GIVEN RECORDS
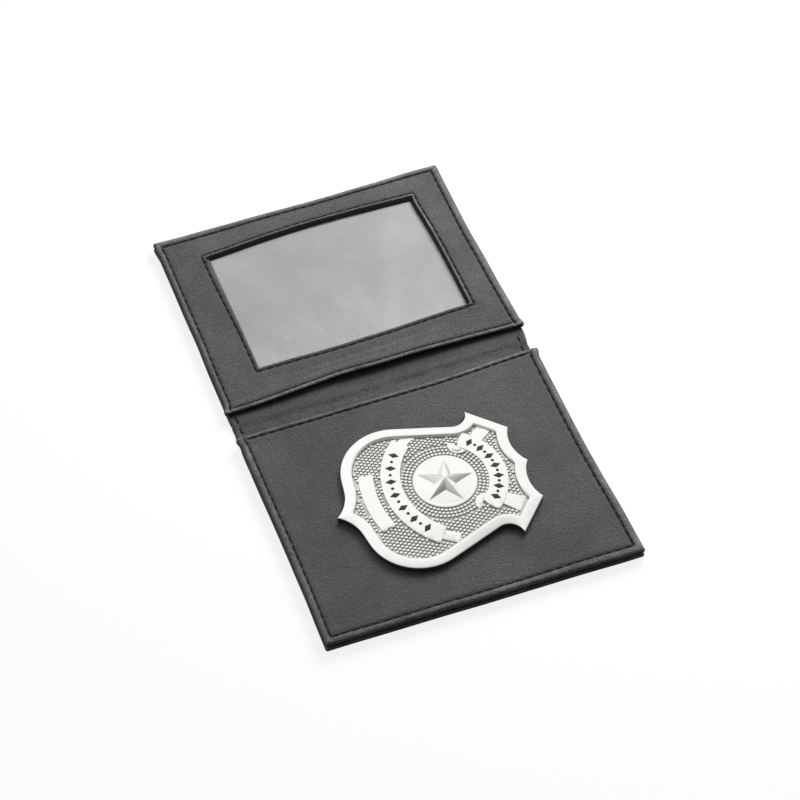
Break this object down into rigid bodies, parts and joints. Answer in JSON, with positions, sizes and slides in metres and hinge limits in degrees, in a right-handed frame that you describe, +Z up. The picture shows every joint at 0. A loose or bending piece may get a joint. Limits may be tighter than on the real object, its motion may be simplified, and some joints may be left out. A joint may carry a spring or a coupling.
{
  "type": "id badge wallet",
  "caption": "Open leather bifold wallet with a metal shield badge on one half and a clear window over a blank card on the other; it folds shut at a flexible spine.",
  "frame": {"origin": "on the surface that the open wallet lies on, under the middle of its spine", "axes": "+X across the wallet, the way the shield's top points; +Y towards the window half; +Z up, out of the open inside"},
  "size_m": [0.105, 0.176, 0.0083],
  "materials": {
    "cover_leather": "fine grain, satin",
    "lining_leather": "fine grain, satin",
    "panel_leather": "fine grain, satin",
    "stiffener_board": "grey board",
    "backing_cloth": "plain woven",
    "shield_metal": "bright plated die casting",
    "black_enamel": "hard enamel",
    "post_steel": "threaded stud",
    "nut_brass": "turned",
    "thread": "waxed polyester",
    "clear_vinyl": "clear film",
    "card_plastic": "blank card"
  },
  "bodies": {
    "spine": {"cover_spine": "cover_leather", "lining_spine": "lining_leather", "spine_stitches": "thread"},
    "badge_half": {"cover_badge_side": "cover_leather", "board_badge_side": "stiffener_board", "lining_badge_side": "lining_leather", "badge_panel": "panel_leather", "badge_panel_backing": "backing_cloth", "shield": "shield_metal", "centre_disc": "shield_metal", "star": "shield_metal", "banner_enamel": "black_enamel", "shield_posts": "post_steel", "post_nuts": "nut_brass", "badge_side_stitches": "thread", "badge_mouth_stitches": "thread"},
    "window_half": {"cover_window_side": "cover_leather", "board_window_side": "stiffener_board", "lining_window_side": "lining_leather", "window_frame": "panel_leather", "window_pane": "clear_vinyl", "window_side_stitches": "thread", "window_opening_stitches": "thread", "card_mouth_stitches": "thread"},
    "id_card": {"id_card": "card_plastic"}
  },
  "joints": [
    {"name": "badge_fold", "type": "hinge", "parent": "spine", "child": "badge_half", "pos_m": [0, -0.0035, 0.0015], "axis": [-1, 0, 0], "range_deg": [0, 87]},
    {"name": "window_fold", "type": "hinge", "parent": "spine", "child": "window_half", "pos_m": [0, 0.0035, 0.0015], "axis": [1, 0, 0], "range_deg": [0, 87]},
    {"name": "card_slide", "type": "slide", "parent": "window_half", "child": "id_card", "axis": [0, -1, 0], "range_m": [-0.0035, 0.0191]}
  ],
  "couplings": [
    {"joint": "window_fold", "follows": "badge_fold", "ratio": 1}
  ]
}
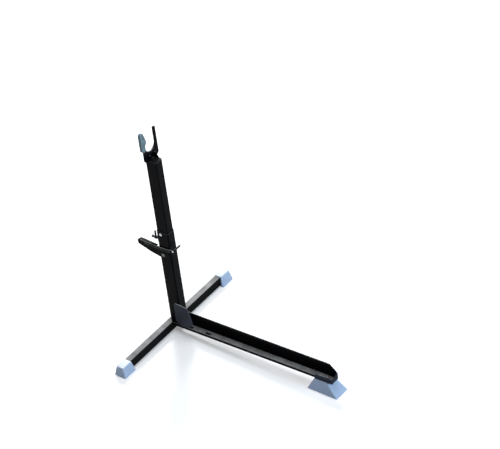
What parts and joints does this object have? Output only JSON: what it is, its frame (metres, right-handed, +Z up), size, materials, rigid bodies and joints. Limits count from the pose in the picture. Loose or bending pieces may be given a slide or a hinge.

PROBLEM TO WORK ON
Write every record out again, unaltered.

EXERCISE SOLUTION
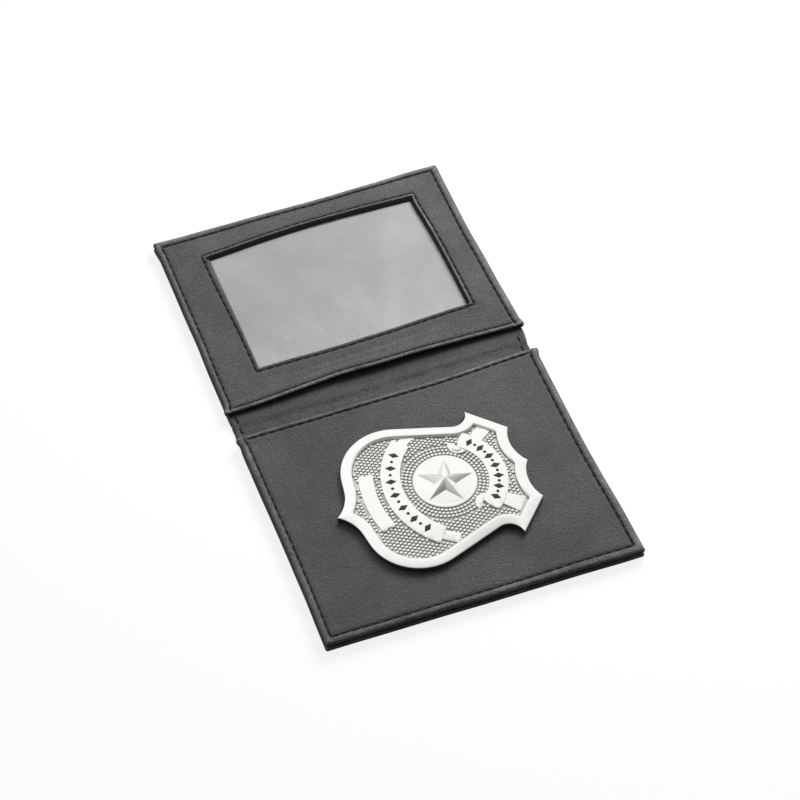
Break this object down into rigid bodies, parts and joints. Answer in JSON, with positions, sizes and slides in metres and hinge limits in degrees, in a right-handed frame that you describe, +Z up. The picture shows every joint at 0. A loose or bending piece may get a joint. Limits may be tighter than on the real object, its motion may be simplified, and some joints may be left out. A joint may carry a spring or a coupling.
{
  "type": "id badge wallet",
  "caption": "Open leather bifold wallet with a metal shield badge on one half and a clear window over a blank card on the other; it folds shut at a flexible spine.",
  "frame": {"origin": "on the surface that the open wallet lies on, under the middle of its spine", "axes": "+X across the wallet, the way the shield's top points; +Y towards the window half; +Z up, out of the open inside"},
  "size_m": [0.105, 0.176, 0.0083],
  "materials": {
    "cover_leather": "fine grain, satin",
    "lining_leather": "fine grain, satin",
    "panel_leather": "fine grain, satin",
    "stiffener_board": "grey board",
    "backing_cloth": "plain woven",
    "shield_metal": "bright plated die casting",
    "black_enamel": "hard enamel",
    "post_steel": "threaded stud",
    "nut_brass": "turned",
    "thread": "waxed polyester",
    "clear_vinyl": "clear film",
    "card_plastic": "blank card"
  },
  "bodies": {
    "spine": {"cover_spine": "cover_leather", "lining_spine": "lining_leather", "spine_stitches": "thread"},
    "badge_half": {"cover_badge_side": "cover_leather", "board_badge_side": "stiffener_board", "lining_badge_side": "lining_leather", "badge_panel": "panel_leather", "badge_panel_backing": "backing_cloth", "shield": "shield_metal", "centre_disc": "shield_metal", "star": "shield_metal", "banner_enamel": "black_enamel", "shield_posts": "post_steel", "post_nuts": "nut_brass", "badge_side_stitches": "thread", "badge_mouth_stitches": "thread"},
    "window_half": {"cover_window_side": "cover_leather", "board_window_side": "stiffener_board", "lining_window_side": "lining_leather", "window_frame": "panel_leather", "window_pane": "clear_vinyl", "window_side_stitches": "thread", "window_opening_stitches": "thread", "card_mouth_stitches": "thread"},
    "id_card": {"id_card": "card_plastic"}
  },
  "joints": [
    {"name": "badge_fold", "type": "hinge", "parent": "spine", "child": "badge_half", "pos_m": [0, -0.0035, 0.0015], "axis": [-1, 0, 0], "range_deg": [0, 87]},
    {"name": "window_fold", "type": "hinge", "parent": "spine", "child": "window_half", "pos_m": [0, 0.0035, 0.0015], "axis": [1, 0, 0], "range_deg": [0, 87]},
    {"name": "card_slide", "type": "slide", "parent": "window_half", "child": "id_card", "axis": [0, -1, 0], "range_m": [-0.0035, 0.0191]}
  ],
  "couplings": [
    {"joint": "window_fold", "follows": "badge_fold", "ratio": 1}
  ]
}
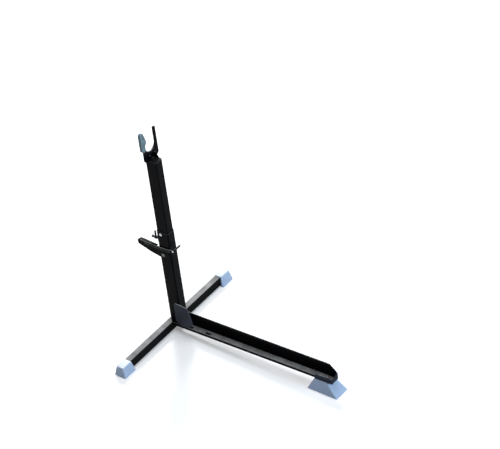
What parts and joints does this object have? Output only JSON: what it is, its frame (metres, right-handed, +Z up), size, materials, rigid bodies and joints. Limits count from the pose in the picture. Loose or bending pieces may be given a slide or a hinge.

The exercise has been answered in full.